Input rows start
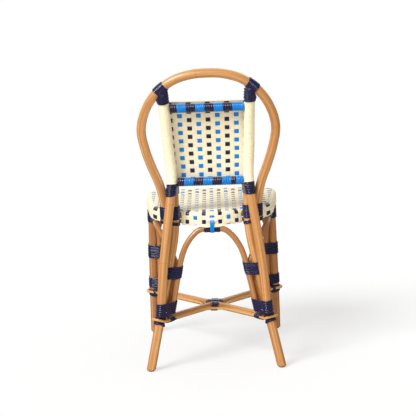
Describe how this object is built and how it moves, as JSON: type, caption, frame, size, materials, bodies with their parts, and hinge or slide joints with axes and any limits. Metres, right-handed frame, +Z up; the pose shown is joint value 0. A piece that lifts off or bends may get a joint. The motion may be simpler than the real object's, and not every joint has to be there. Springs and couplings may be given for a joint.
{
  "type": "rattan bistro chair",
  "caption": "Bistro side chair of bent rattan poles lashed together, with a hooped back, a woven back panel, a woven seat, arched braces and a crossed stretcher.",
  "frame": {"origin": "on the floor, under the middle of the chair's bounding box", "axes": "+Z up, the sitter faces -Y, +X is the sitter's left"},
  "size_m": [0.4294, 0.4868, 0.8911],
  "materials": {
    "rattan": "clear varnish, satin",
    "cane": "clear varnish, satin",
    "cream_strand": "satin",
    "navy_strand": "satin",
    "blue_strand": "satin",
    "glide": "matt"
  },
  "bodies": {
    "root": {"hoop": "rattan", "rear_post_left": "rattan", "rear_post_right": "rattan", "back_rail_bottom": "rattan", "rail_winding_bottom": "blue_strand", "back_rail_top": "rattan", "rail_winding_top": "blue_strand", "post_winding_left": "cream_strand", "post_winding_right": "cream_strand", "back_weave": "cream_strand", "rear_leg_left": "rattan", "front_leg_left": "rattan", "rear_leg_right": "rattan", "front_leg_right": "rattan", "foot_glide_rear_left": "glide", "foot_glide_rear_right": "glide", "foot_glide_front_left": "glide", "foot_glide_front_right": "glide", "seat_ring": "rattan", "seat_rim_rear": "rattan", "seat_rim_front": "rattan", "seat_brace": "rattan", "seat_weave": "cream_strand", "arch_rear": "rattan", "arch_front": "rattan", "arch_left": "rattan", "arch_right": "rattan", "stretcher_pole_rear_left": "rattan", "stretcher_pole_rear_right": "rattan", "stretcher_cane_rear": "cane", "stretcher_cane_right": "cane", "stretcher_cane_front": "cane", "stretcher_cane_left": "cane", "post_top_binding_left": "navy_strand", "post_binding_left": "navy_strand", "seat_corner_binding_left": "navy_strand", "hoop_binding_left": "navy_strand", "post_top_binding_right": "navy_strand", "post_binding_right": "navy_strand", "seat_corner_binding_right": "navy_strand", "hoop_binding_right": "navy_strand", "leg_binding_rear_left": "navy_strand", "arch_binding_rear_left": "navy_strand", "leg_binding_rear_right": "navy_strand", "arch_binding_rear_right": "navy_strand", "leg_top_binding_front_left": "navy_strand", "arch_binding_front_left": "navy_strand", "leg_binding_front_left": "navy_strand", "leg_top_binding_front_right": "navy_strand", "arch_binding_front_right": "navy_strand", "leg_binding_front_right": "navy_strand", "stretcher_binding_rear_left": "navy_strand", "stretcher_binding_rear_right": "navy_strand", "stretcher_binding_front_right": "navy_strand", "stretcher_binding_front_left": "navy_strand", "stretcher_binding_centre": "navy_strand", "arch_top_binding_rear": "navy_strand", "arch_top_binding_front": "navy_strand", "arch_top_binding_left": "navy_strand", "arch_top_binding_right": "navy_strand"}
  },
  "joints": []
}
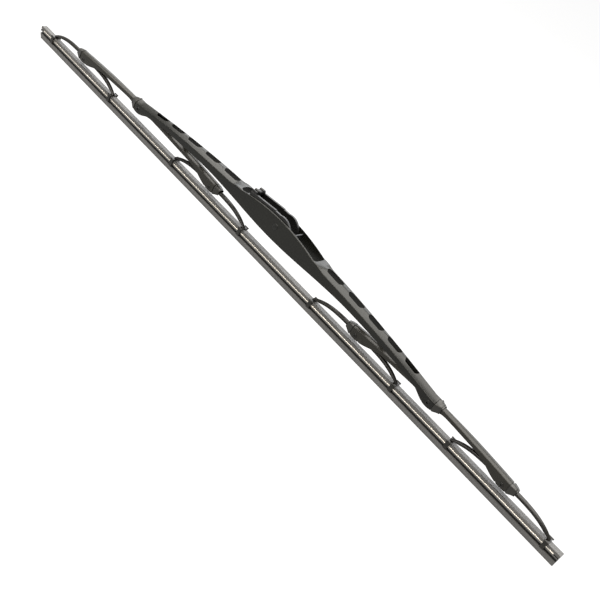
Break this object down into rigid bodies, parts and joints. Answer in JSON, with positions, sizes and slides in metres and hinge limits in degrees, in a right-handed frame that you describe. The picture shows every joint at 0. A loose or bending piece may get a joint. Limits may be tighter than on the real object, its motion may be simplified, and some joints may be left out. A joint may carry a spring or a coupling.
{
  "type": "wiper blade",
  "caption": "Framed windscreen wiper blade: steel bridge with raised cheeks and a hook adapter, pivoting levers, claw yokes and a rubber squeegee on spring strips.",
  "frame": {"origin": "centre of the adapter's barrel, on the axis of the pin that the wiper arm's hook turns about", "axes": "+X along the blade towards its right end, +Y along the arm pin, +Z away from the glass"},
  "size_m": [0.6497, 0.016, 0.0509],
  "materials": {
    "bridge_paint": "satin black powder coat",
    "lever_paint": "satin black powder coat",
    "yoke_paint": "satin black powder coat",
    "cap_plastic": "moulded satin plastic",
    "rivet_paint": "satin black",
    "adapter_plastic": "glossy moulded plastic",
    "squeegee": "graphite-coated rubber",
    "spring_steel": "bright rolled strip"
  },
  "bodies": {
    "adapter": {"arm_adapter": "adapter_plastic"},
    "bridge": {"primary_bridge": "bridge_paint", "arm_pin": "rivet_paint", "lever_cap_left": "cap_plastic", "lever_cap_right": "cap_plastic", "lever_rivet_left": "rivet_paint", "lever_rivet_right": "rivet_paint", "squeegee_rubber": "squeegee", "flexor_strip_near": "spring_steel", "flexor_strip_far": "spring_steel"},
    "lever_left": {"secondary_lever_left": "lever_paint", "yoke_cap_left_outer": "cap_plastic", "yoke_cap_left_inner": "cap_plastic", "yoke_rivet_left_outer": "rivet_paint", "yoke_rivet_left_inner": "rivet_paint"},
    "lever_right": {"secondary_lever_right": "lever_paint", "yoke_cap_right_inner": "cap_plastic", "yoke_cap_right_outer": "cap_plastic", "yoke_rivet_right_inner": "rivet_paint", "yoke_rivet_right_outer": "rivet_paint"},
    "yoke_lo": {"yoke_left_outer": "yoke_paint"},
    "yoke_li": {"yoke_left_inner": "yoke_paint"},
    "yoke_ri": {"yoke_right_inner": "yoke_paint"},
    "yoke_ro": {"yoke_right_outer": "yoke_paint"}
  },
  "joints": [
    {"name": "arm_pivot", "type": "hinge", "parent": "adapter", "child": "bridge", "pos_m": [0, 0, 0], "axis": [0, 1, 0], "range_deg": [-15, 15]},
    {"name": "lever_left_pivot", "type": "hinge", "parent": "bridge", "child": "lever_left", "pos_m": [-0.181, 0, -0.0154], "axis": [0, 1, 0], "range_deg": [-4, 4], "deforming": ["squeegee_rubber", "flexor_strip_near", "flexor_strip_far"]},
    {"name": "lever_right_pivot", "type": "hinge", "parent": "bridge", "child": "lever_right", "pos_m": [0.181, 0, -0.0154], "axis": [0, 1, 0], "range_deg": [-4, 4], "deforming": ["squeegee_rubber", "flexor_strip_near", "flexor_strip_far"]},
    {"name": "yoke_left_outer_pivot", "type": "hinge", "parent": "lever_left", "child": "yoke_lo", "pos_m": [-0.2661, 0, -0.0206], "axis": [0, 1, 0], "range_deg": [-4.5, 4.5], "deforming": ["squeegee_rubber", "flexor_strip_near", "flexor_strip_far"]},
    {"name": "yoke_left_inner_pivot", "type": "hinge", "parent": "lever_left", "child": "yoke_li", "pos_m": [-0.0775, 0, -0.0206], "axis": [0, 1, 0], "range_deg": [-4.5, 4.5], "deforming": ["squeegee_rubber", "flexor_strip_near", "flexor_strip_far"]},
    {"name": "yoke_right_inner_pivot", "type": "hinge", "parent": "lever_right", "child": "yoke_ri", "pos_m": [0.105, 0, -0.0206], "axis": [0, 1, 0], "range_deg": [-4.5, 4.5], "deforming": ["squeegee_rubber", "flexor_strip_near", "flexor_strip_far"]},
    {"name": "yoke_right_outer_pivot", "type": "hinge", "parent": "lever_right", "child": "yoke_ro", "pos_m": [0.257, 0, -0.0206], "axis": [0, 1, 0], "range_deg": [-4.5, 4.5], "deforming": ["squeegee_rubber", "flexor_strip_near", "flexor_strip_far"]}
  ]
}
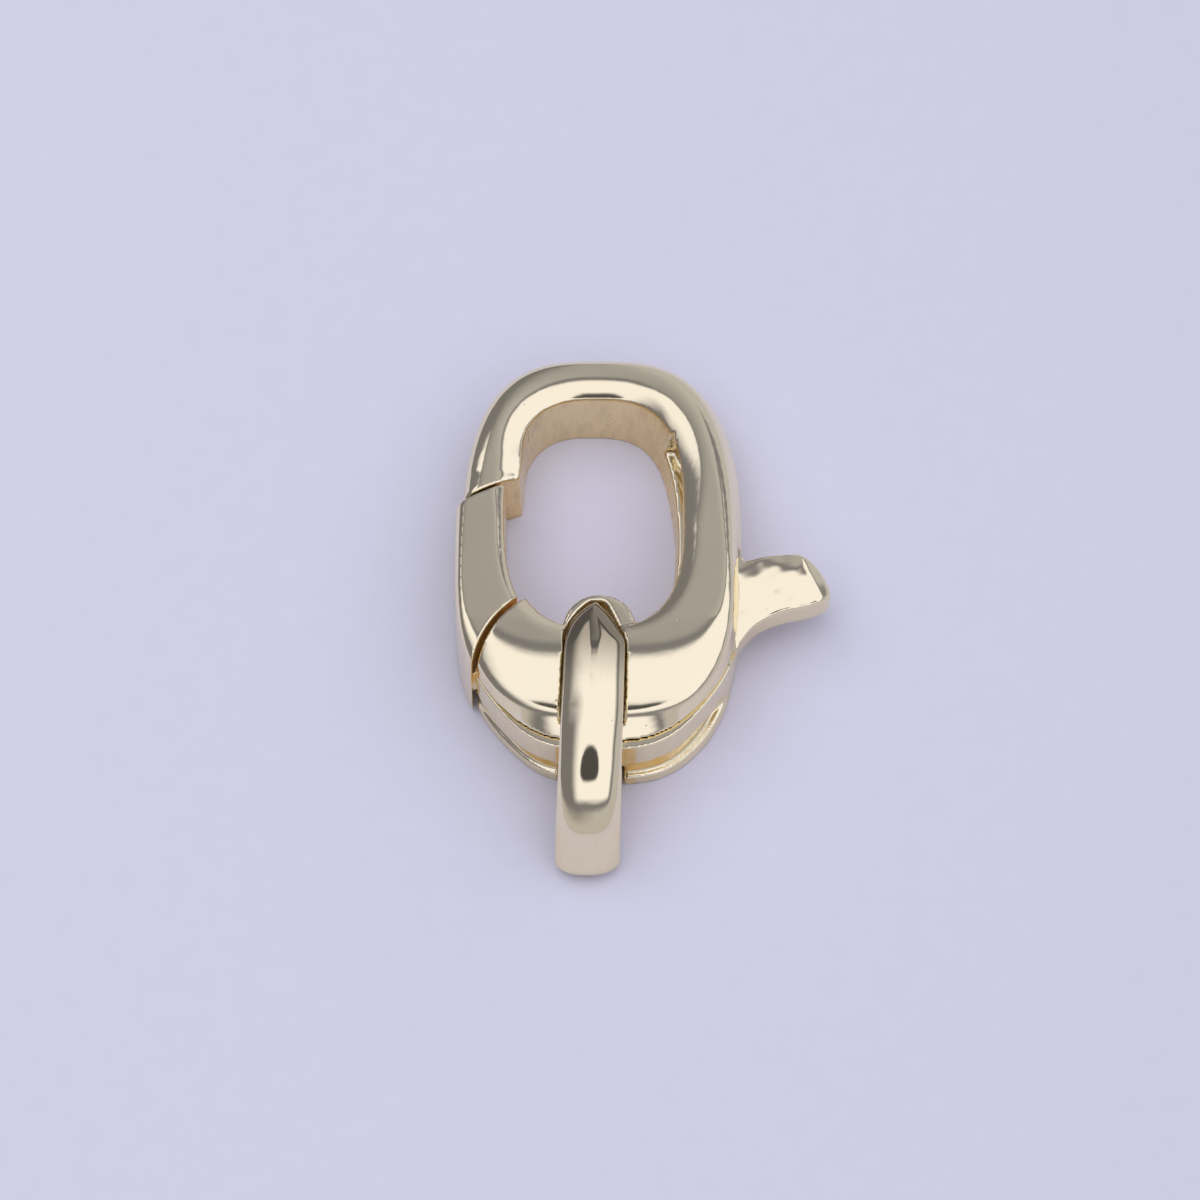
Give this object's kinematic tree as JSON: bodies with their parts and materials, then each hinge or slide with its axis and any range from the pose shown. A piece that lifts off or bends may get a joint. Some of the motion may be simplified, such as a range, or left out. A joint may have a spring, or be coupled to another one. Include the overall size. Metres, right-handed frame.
{
  "type": "lobster clasp",
  "caption": "Oval cast lobster clasp with a sprung gate lever, a thumb tab and a closed bail ring through its base bar.",
  "frame": {"origin": "middle of the hook's opening, on the plane that the clasp's flat back rests on", "axes": "+Z out of the front face, +Y from the bail towards the hook's top, +X towards the thumb tab"},
  "size_m": [0.0155, 0.023, 0.0057],
  "materials": {
    "body_gold": "pale gold plate, polished over a cast surface",
    "lever_gold": "pale gold plate, polished over a cast surface",
    "pin_gold": "pale gold plate",
    "bail_gold": "pale gold plate, polished"
  },
  "bodies": {
    "clasp_body": {"hook_body": "body_gold", "pivot_pin": "pin_gold"},
    "gate_lever": {"lever": "lever_gold"},
    "bail_ring": {"bail": "bail_gold"}
  },
  "joints": [
    {"name": "lever_hinge", "type": "hinge", "parent": "clasp_body", "child": "gate_lever", "pos_m": [0, -0.0084, 0.0024], "axis": [0, 0, -1], "range_deg": [0, 18], "stiffness_Nm_per_rad": 0.02, "springref_deg": -5.73},
    {"name": "bail_swing", "type": "hinge", "parent": "clasp_body", "child": "bail_ring", "pos_m": [0, -0.0056, 0.0026], "axis": [1, 0, 0], "range_deg": [-3.5, 3.5]}
  ]
}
Input rows end
Written task: In the records shown above, how many lines include the word "object"? Answer with the number only.

Solved problem: 3